OpenAI’s long-rumored browser has a name, and you can try it out today — provided you’re an Apple user. ChatGPT Atlas is available to download on macOS, with the company promising to bring it to Windows, Android and iOS soon. Atlas integrates ChatGPT directly within the browser interface, allowing users to engage with the chatbot while they’re surfing the web — no need to jump between different tabs or copy and paste content.
When you select a text field, an icon will appear that allows you to prompt ChatGPT. OpenAI demoed this feature in Gmail where an employee asked the chatbot to polish an email he was writing to a colleague. Naturally, a prompt bar will also appear when you open a new tab, and you can open a sidebar where you can converse with ChatGPT at any time.
The more you use Atlas, the more ChatGPT will “remember” about your preferences. One of the benefits of this is that you’ll be able to more easily filter through your search history. For instance, you can write “re-open the shoes I looked at yesterday,” and ChatGPT will know the specific website you want to look at again. Browser memories are optional, and if you decide to enable the feature, you can manage them through the settings menu, and just like any other browser, you can delete your history or go surf the web using an incognito mode. OpenAI also says it won’t use the content users browse to train its future models.
Atlas also includes an agent mode where ChatGPT can surf the web for you and complete tasks. The feature builds on the Operator tech debuted at the start of the year, and is currently available as a preview within the browser that Plus, Pro and Business accounts can try out. “It can help you book reservations or flights or even just edit a document that you’re working on,” said Adam Fry, product lead for ChatGPT Search, during the livestream where OpenAI announced Atlas.
“Tabs are great but we haven’t seen a lot of browser innovation since then,” OpenAI CEO Sam Altman at the start of the livestream. “This is just a great browser all-around — it’s smooth, it’s quick, it’s really nice to use.”

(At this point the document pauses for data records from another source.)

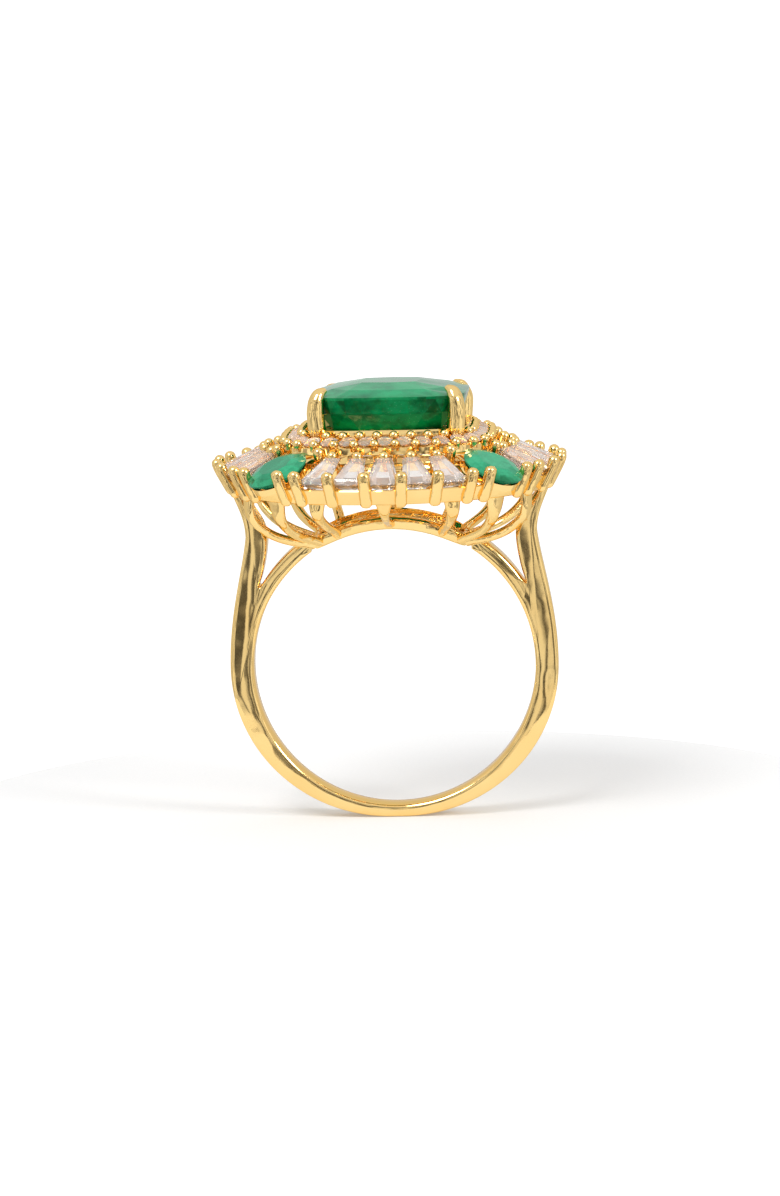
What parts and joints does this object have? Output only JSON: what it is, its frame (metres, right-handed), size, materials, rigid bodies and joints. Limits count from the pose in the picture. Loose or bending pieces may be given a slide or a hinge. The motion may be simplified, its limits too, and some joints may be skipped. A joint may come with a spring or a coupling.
{
  "type": "cocktail ring",
  "caption": "Gold cocktail ring: forked shank, open wire gallery and a ballerina crown of tapered stones and ovals around a claw-set cushion gem with a pave halo.",
  "frame": {"origin": "centre of the finger hole", "axes": "+Z from the finger hole up to the centre stone, +Y along the finger, +X to the wearer's right as the ring is seen from its front at -Y"},
  "size_m": [0.0214, 0.0214, 0.0269],
  "materials": {
    "yellow_gold": "polished",
    "emerald": "faceted, polished, with inclusions",
    "baguette_stone": "step cut, polished",
    "melee_stone": "brilliant cut, polished"
  },
  "bodies": {
    "root": {"shank": "yellow_gold", "base_rail": "yellow_gold", "centre_rib_front": "yellow_gold", "front_rib_front_right": "yellow_gold", "emerald_rib_front_right": "yellow_gold", "side_rib_front_right": "yellow_gold", "front_rib_front_left": "yellow_gold", "emerald_rib_front_left": "yellow_gold", "side_rib_front_left": "yellow_gold", "centre_rib_back": "yellow_gold", "front_rib_back_right": "yellow_gold", "emerald_rib_back_right": "yellow_gold", "side_rib_back_right": "yellow_gold", "front_rib_back_left": "yellow_gold", "emerald_rib_back_left": "yellow_gold", "side_rib_back_left": "yellow_gold", "crown_frame": "yellow_gold", "centre_basket": "yellow_gold", "melee_plate": "yellow_gold", "halo_wall": "yellow_gold", "centre_emerald": "emerald", "oval_seat_front_right": "yellow_gold", "oval_emerald_front_right": "emerald", "oval_seat_back_right": "yellow_gold", "oval_emerald_back_right": "emerald", "oval_seat_back_left": "yellow_gold", "oval_emerald_back_left": "emerald", "oval_seat_front_left": "yellow_gold", "oval_emerald_front_left": "emerald", "baguette_front_1": "baguette_stone", "baguette_front_2": "baguette_stone", "baguette_front_3": "baguette_stone", "baguette_front_4": "baguette_stone", "baguette_front_5": "baguette_stone", "baguette_right_1": "baguette_stone", "baguette_right_2": "baguette_stone", "baguette_right_3": "baguette_stone", "baguette_right_4": "baguette_stone", "baguette_right_5": "baguette_stone", "baguette_back_1": "baguette_stone", "baguette_back_2": "baguette_stone", "baguette_back_3": "baguette_stone", "baguette_back_4": "baguette_stone", "baguette_back_5": "baguette_stone", "baguette_left_1": "baguette_stone", "baguette_left_2": "baguette_stone", "baguette_left_3": "baguette_stone", "baguette_left_4": "baguette_stone", "baguette_left_5": "baguette_stone", "melee_arc_1": "melee_stone", "melee_arc_2": "melee_stone", "melee_arc_3": "melee_stone", "melee_arc_4": "melee_stone"}
  },
  "joints": []
}
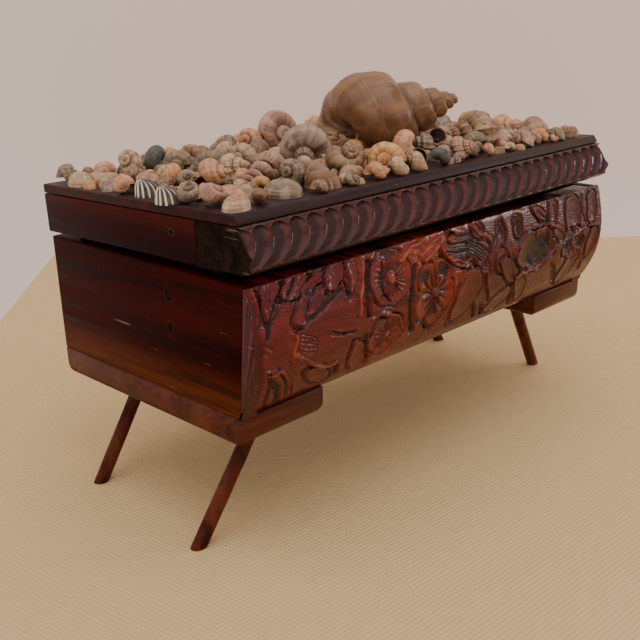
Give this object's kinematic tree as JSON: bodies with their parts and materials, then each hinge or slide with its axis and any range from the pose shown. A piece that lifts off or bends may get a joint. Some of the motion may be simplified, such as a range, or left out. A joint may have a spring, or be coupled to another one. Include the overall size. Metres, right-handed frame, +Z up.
{
  "type": "shell-covered wooden box",
  "caption": "Small varnished wooden casket on splayed dowel legs, with a bowed carved front and a lift-off lid with a fluted moulding, its top covered with sea shells.",
  "frame": {"origin": "on the ground, under the middle of the whole piece's box", "axes": "+X along the length of the box, to the right as its carved front is faced; -Y towards the carved front; +Z up"},
  "size_m": [0.2744, 0.134, 0.172],
  "materials": {
    "base_wood": "brown varnish, half gloss, worn edges",
    "body_wood": "dark red-brown varnish, worn lighter towards the foot",
    "carved_wood": "glossy crimson-brown varnish, raised edges worn to orange",
    "lid_wood": "dark varnish, dusty brown-grey on the top board",
    "moulding_wood": "dark purple-brown varnish, reddish on worn ridges",
    "shell_brown": "natural sea shell: worn shell, matt",
    "shell_cream": "natural sea shell, ribbed, matt, dark lines",
    "shell_grey": "natural sea shell, worn, matt with pale streaks",
    "shell_olive": "natural sea shell: smooth shell, half gloss, darker spiral",
    "shell_orange": "natural sea shell: smooth shell, half gloss",
    "shell_peach": "natural sea shell: smooth shell, glossy in places",
    "shell_pink": "natural sea shell: worn shell, matt",
    "shell_slate": "natural sea shell: smooth dark shell, half gloss",
    "shell_tan": "natural sea shell, smooth and worn, low gloss"
  },
  "bodies": {
    "root": {"lid_top_board": "lid_wood", "lid_front_moulding": "moulding_wood", "lid_end_left": "lid_wood", "lid_end_right": "lid_wood", "lid_back_board": "lid_wood", "lid_lip_left": "base_wood", "lid_lip_right": "base_wood", "shell_cluster_back_left": "shell_cream", "shell_cluster_back_middle": "shell_brown", "shell_cluster_back_right": "shell_grey", "shell_whelk": "shell_tan", "shell_moon_pink": "shell_pink", "shell_snail_grey_big": "shell_grey", "shell_moon_honey": "shell_peach", "shell_snail_chipped": "shell_grey", "shell_cone_ringed": "shell_pink", "shell_moon_olive": "shell_olive", "shell_turban_cream": "shell_cream", "shell_snail_peach_arch": "shell_peach", "shell_moon_green_dark": "shell_slate", "shell_snail_olive": "shell_olive", "shell_snail_brown_nubby": "shell_brown", "shell_snail_green_grey": "shell_olive", "shell_snail_tan_blue": "shell_tan", "shell_snail_peach_small": "shell_orange", "shell_snail_black_marked": "shell_grey", "shell_snail_peach_holed": "shell_peach", "shell_turban_brown": "shell_brown", "shell_periwinkle_grey": "shell_grey", "shell_snail_pink_bean": "shell_pink", "shell_stub_tan": "shell_tan", "shell_snail_dark_mouth": "shell_brown", "shell_turban_banded": "shell_grey", "shell_snail_green_orange": "shell_slate", "shell_turban_pink": "shell_pink", "shell_whelk_broken": "shell_brown", "shell_knob_cream": "shell_cream", "shell_snail_orange": "shell_orange", "shell_snail_terracotta": "shell_peach", "shell_snail_brown_right": "shell_brown", "shell_moon_grey_right": "shell_grey", "shell_snail_ochre": "shell_orange", "shell_snail_tan_back": "shell_tan", "shell_moon_cream_back": "shell_cream", "shell_cockle_striped": "shell_cream", "shell_cockle_striped_front": "shell_cream", "shell_clam_beige": "shell_cream", "shell_limpet_grey": "shell_grey", "shell_cockle_tan": "shell_tan", "body_front_panel": "carved_wood", "body_end_left": "body_wood", "body_end_right": "body_wood", "body_back_board": "body_wood", "body_floor_board": "base_wood", "cleat_left": "base_wood", "cleat_right": "base_wood", "leg_front_left": "base_wood", "leg_back_left": "base_wood", "leg_front_right": "base_wood", "leg_back_right": "base_wood"}
  },
  "joints": []
}
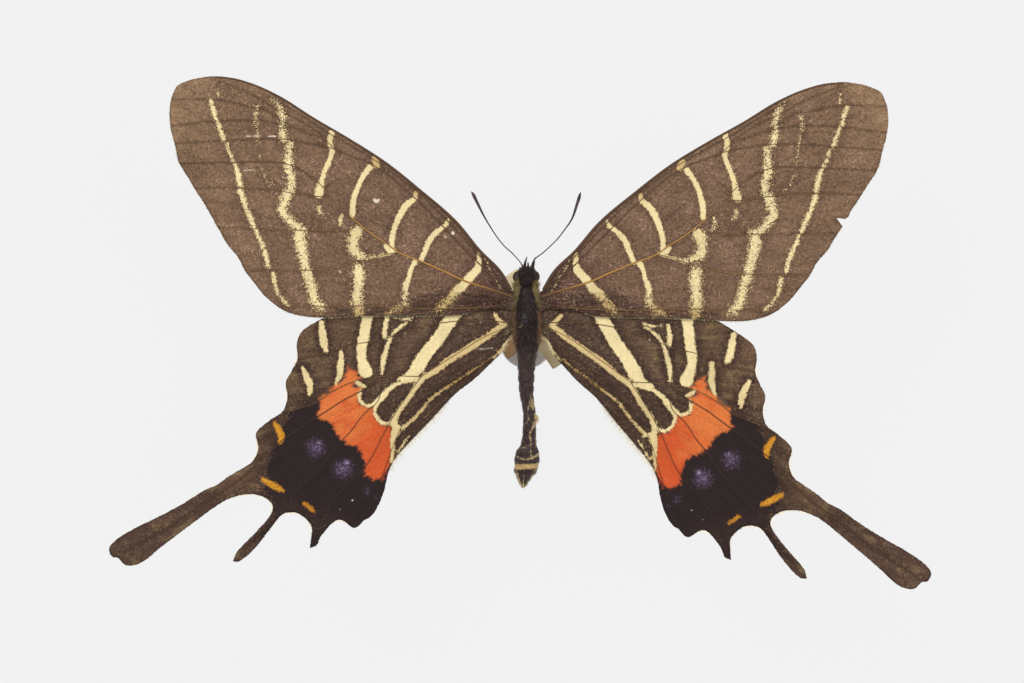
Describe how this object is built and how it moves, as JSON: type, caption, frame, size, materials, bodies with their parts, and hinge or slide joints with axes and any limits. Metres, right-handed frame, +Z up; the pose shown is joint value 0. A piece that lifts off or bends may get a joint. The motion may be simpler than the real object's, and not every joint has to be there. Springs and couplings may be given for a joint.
{
  "type": "pinned butterfly specimen",
  "caption": "Spread swallowtail butterfly with tailed, cream-banded brown wings, held flat on an insect pin above blank card labels and a small round foot.",
  "frame": {"origin": "centre of the flat underside of the round foot, on the surface it stands on", "axes": "+X towards the butterfly's right wings, +Y towards its head, +Z up along the pin"},
  "size_m": [0.1152, 0.0718, 0.039],
  "materials": {
    "wing": "matte",
    "body_hair": "matte",
    "limb": "satin",
    "card_tan": "matte",
    "card_brown": "matte",
    "foot_metal": "matte",
    "pin_steel": "satin"
  },
  "bodies": {
    "root": {"foot": "foot_metal", "pin": "pin_steel", "label_lower": "card_brown", "label_upper": "card_tan", "thorax": "body_hair", "abdomen": "body_hair", "head": "body_hair", "antenna_left": "limb", "antenna_right": "limb", "proboscis": "limb", "leg_front_left": "limb", "leg_front_right": "limb", "leg_middle_left": "limb", "leg_middle_right": "limb", "leg_hind_left": "limb", "leg_hind_right": "limb", "forewing_left": "wing", "forewing_right": "wing", "hindwing_left": "wing", "hindwing_right": "wing"}
  },
  "joints": []
}
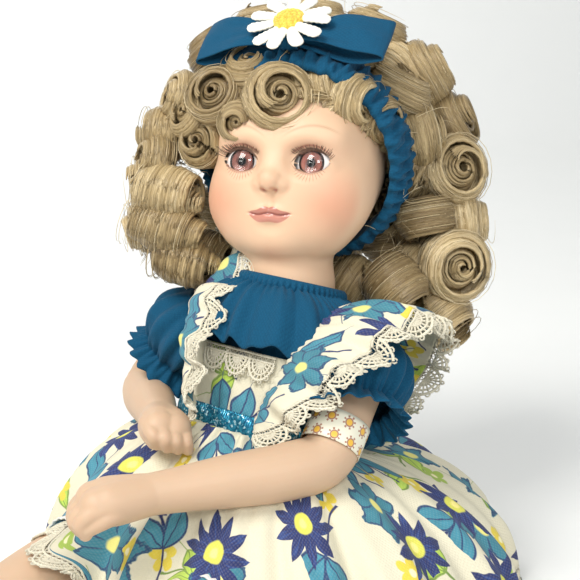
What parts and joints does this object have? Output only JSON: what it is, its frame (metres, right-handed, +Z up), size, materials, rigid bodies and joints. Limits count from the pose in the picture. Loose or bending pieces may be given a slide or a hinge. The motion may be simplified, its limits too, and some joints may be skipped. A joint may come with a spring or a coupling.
{
  "type": "porcelain doll",
  "caption": "Seated, strung bisque doll with jointed limbs, glass eyes, a ringlet wig, a headband with a bow, and a ruffled pinafore over a blouse.",
  "frame": {"origin": "middle of the whole doll's footprint, on the surface that it sits on", "axes": "+Z up, the doll faces -Y, and +X is its left side"},
  "size_m": [0.1296, 0.1837, 0.1619],
  "materials": {
    "bisque": "matte",
    "elastic": "matte",
    "blue_cotton": "matte",
    "print_cotton": "matte",
    "cotton_lace": "matte",
    "metallic_ribbon": "satin",
    "steel": "satin",
    "white_cotton": "matte",
    "shoe_leather": "gloss",
    "card_pate": "matte",
    "eye_white": "gloss",
    "iris": "gloss",
    "clear_lens": "gloss",
    "putty": "matte",
    "lash_fibre": "matte",
    "wig_cap": "matte",
    "wig_hair": "satin",
    "white_felt": "matte",
    "yellow_felt": "matte",
    "wood": "matte",
    "paper": "satin"
  },
  "bodies": {
    "torso": {"torso_shell": "bisque", "arm_elastic": "elastic", "leg_elastic": "elastic", "blouse": "blue_cotton", "blouse_collar": "blue_cotton", "pinafore_bodice": "print_cotton", "bib_lace": "cotton_lace", "left_ruffle": "print_cotton", "right_ruffle": "print_cotton", "left_ruffle_lace": "cotton_lace", "right_ruffle_lace": "cotton_lace", "waist_ribbon": "metallic_ribbon", "back_snaps": "steel", "skirt": "print_cotton", "skirt_lace": "cotton_lace", "petticoat": "white_cotton", "bloomers_seat": "white_cotton"},
    "neck": {"neck_hook": "steel", "neck_loop": "elastic"},
    "head": {"head_shell": "bisque", "crown_pate": "card_pate", "left_eye_white": "eye_white", "right_eye_white": "eye_white", "left_iris": "iris", "right_iris": "iris", "left_cornea": "clear_lens", "right_cornea": "clear_lens", "eye_putty": "putty", "left_lashes": "lash_fibre", "right_lashes": "lash_fibre", "wig_cap": "wig_cap", "wig_fringe": "wig_hair", "wig_back": "wig_hair", "wig_ringlets": "wig_hair", "headband": "blue_cotton", "bow_loops": "blue_cotton", "bow_knot": "blue_cotton", "daisy_petals": "white_felt", "daisy_centre": "yellow_felt", "neck_button": "wood"},
    "left_arm": {"left_arm": "bisque", "left_arm_stud": "steel", "left_sleeve": "blue_cotton", "arm_band": "paper"},
    "right_arm": {"right_arm": "bisque", "right_arm_stud": "steel", "right_sleeve": "blue_cotton"},
    "left_leg": {"left_leg": "bisque", "left_leg_stud": "steel", "left_bloomer_leg": "white_cotton", "left_sock": "white_cotton", "left_shoe": "shoe_leather", "left_shoe_strap": "shoe_leather"},
    "right_leg": {"right_leg": "bisque", "right_leg_stud": "steel", "right_bloomer_leg": "white_cotton", "right_sock": "white_cotton", "right_shoe": "shoe_leather", "right_shoe_strap": "shoe_leather"}
  },
  "joints": [
    {"name": "head_nod", "type": "hinge", "parent": "torso", "child": "neck", "pos_m": [-0.004, 0.03257, 0.07902], "axis": [1, 0, 0], "range_deg": [-6, 6]},
    {"name": "head_turn", "type": "hinge", "parent": "neck", "child": "head", "pos_m": [-0.004, 0.03257, 0.07902], "axis": [-0.1338, 0.3026, 0.9437], "range_deg": [-40, 20]},
    {"name": "left_shoulder", "type": "hinge", "parent": "torso", "child": "left_arm", "pos_m": [0.026, 0.0295, 0.07056], "axis": [-1, 0, 0], "range_deg": [0, 60]},
    {"name": "right_shoulder", "type": "hinge", "parent": "torso", "child": "right_arm", "pos_m": [-0.034, 0.0295, 0.07056], "axis": [-1, 0, 0], "range_deg": [0, 60]},
    {"name": "left_hip", "type": "hinge", "parent": "torso", "child": "left_leg", "pos_m": [0.016, 0.01, 0.017], "axis": [1, 0, 0], "range_deg": [0, 75]},
    {"name": "right_hip", "type": "hinge", "parent": "torso", "child": "right_leg", "pos_m": [-0.024, 0.01, 0.017], "axis": [1, 0, 0], "range_deg": [0, 75]}
  ]
}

Rumors that OpenAI was working on its own web browser first surfaced in July. With today’s announcement, the company joins an already competitive market. A number of companies, including Opera and Perplexity, released their own “agentic” browsers earlier this year. Of course, then there’s also Google, which plans to integrate its Gemini AI assistant more deeply into Chrome, the world’s most popular browser, over the coming months.